Azure Data Lake Gen1 

Azure Data Lake Gen2 

In Azure Data Lake Gen1, the data is distributed across blocks where storage is done in a hierarchical file system as Gen1 is primarily as file system storage.  

Azure Data Lake Gen2 provides files system storage for both object storage focused for scalability as well as system storage for security and performance.  

Redundancy storage support is not provided.  

It provided Redundant storage functionality.  

It doesn’t support Hot and Cold Storage tier.  

Both Hot and Cold Storage tier is enabled.  

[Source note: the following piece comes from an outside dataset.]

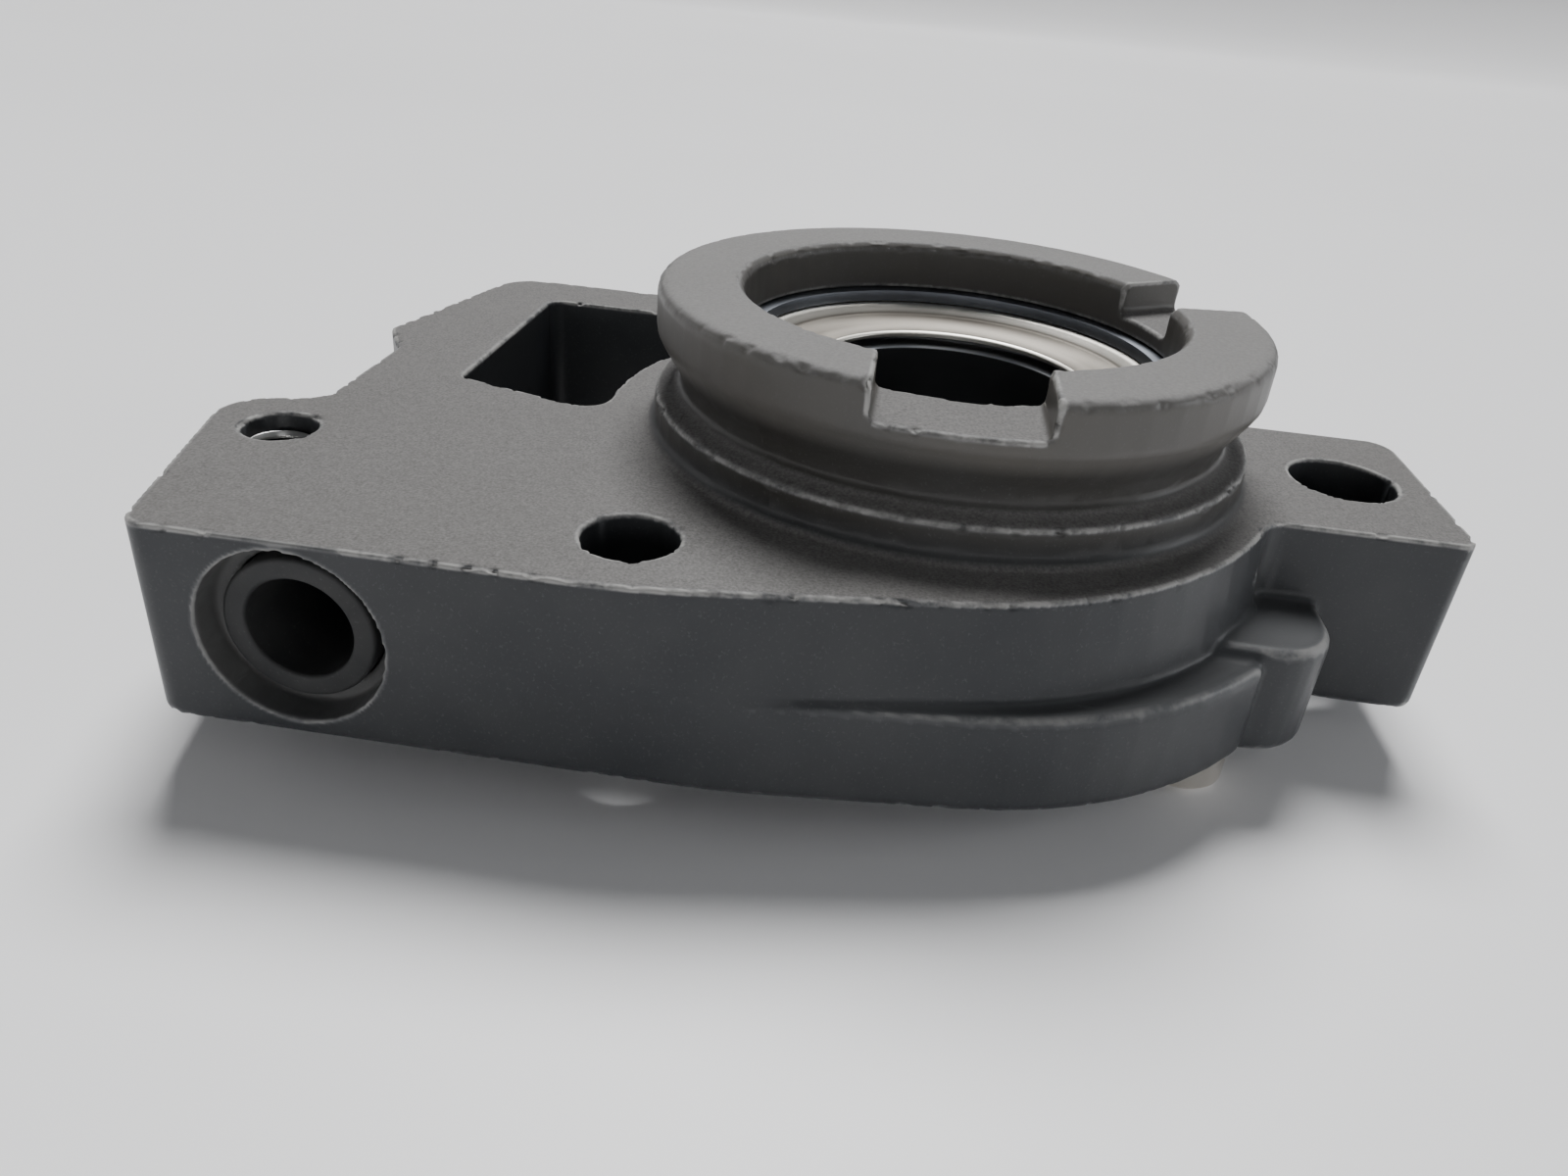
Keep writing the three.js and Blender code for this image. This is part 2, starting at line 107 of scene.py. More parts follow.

How to Create Azure Data Lake Storage Gen2?

Unlike, Azure Data Lake Storage Gen1, we cannot create the Storage Gen2 account directly from resource itself. Currently, there are basically two methods to do this. First one through the Azure Data Factory and the other through the Azure Synapse.  

Step 1 

Firstly, we need to create Azure Data Factory initially. So, from the home page, click on Create a Resource.  

Step 2 

Search for Azure Data Factory  

Step 3 

Click on Data Factory  

Step 4 

Now, Click on Create  

Step 5 

Fill up the details for the Project with your Subscription, Resource Group and Instance Details. Select V2 for the Version  

Step 6 

Click on Review + Create. Once Validation is passed, Click on Create.  

Step 7 

Now, Visit the Azure Data Factory Resource. Click on Linked Services and Select New.  

Step 8 

There’ll be numerous options for Storage. We now Select the Azure Data Lake Storage Gen2.  

Step 9 

Now, Configure the service and fill up the required details to test the new connection and create the linked service. You’ve finally setup the new Azure Data Lake Storage Gen2.  

Conclusion 

Thus, in this article, we learnt about Azure Data Lake and then learnt to Create Azure Data Lake Storage Gen1 and through creating Azure Data Factory linked service created the Azure Data Lake Storage Gen2.  Moreover, we also learnt in brief about Azure Data Lake Storage Gen2 and dived into some differences between Azure Data Lake Storage Gen1 and Gen2.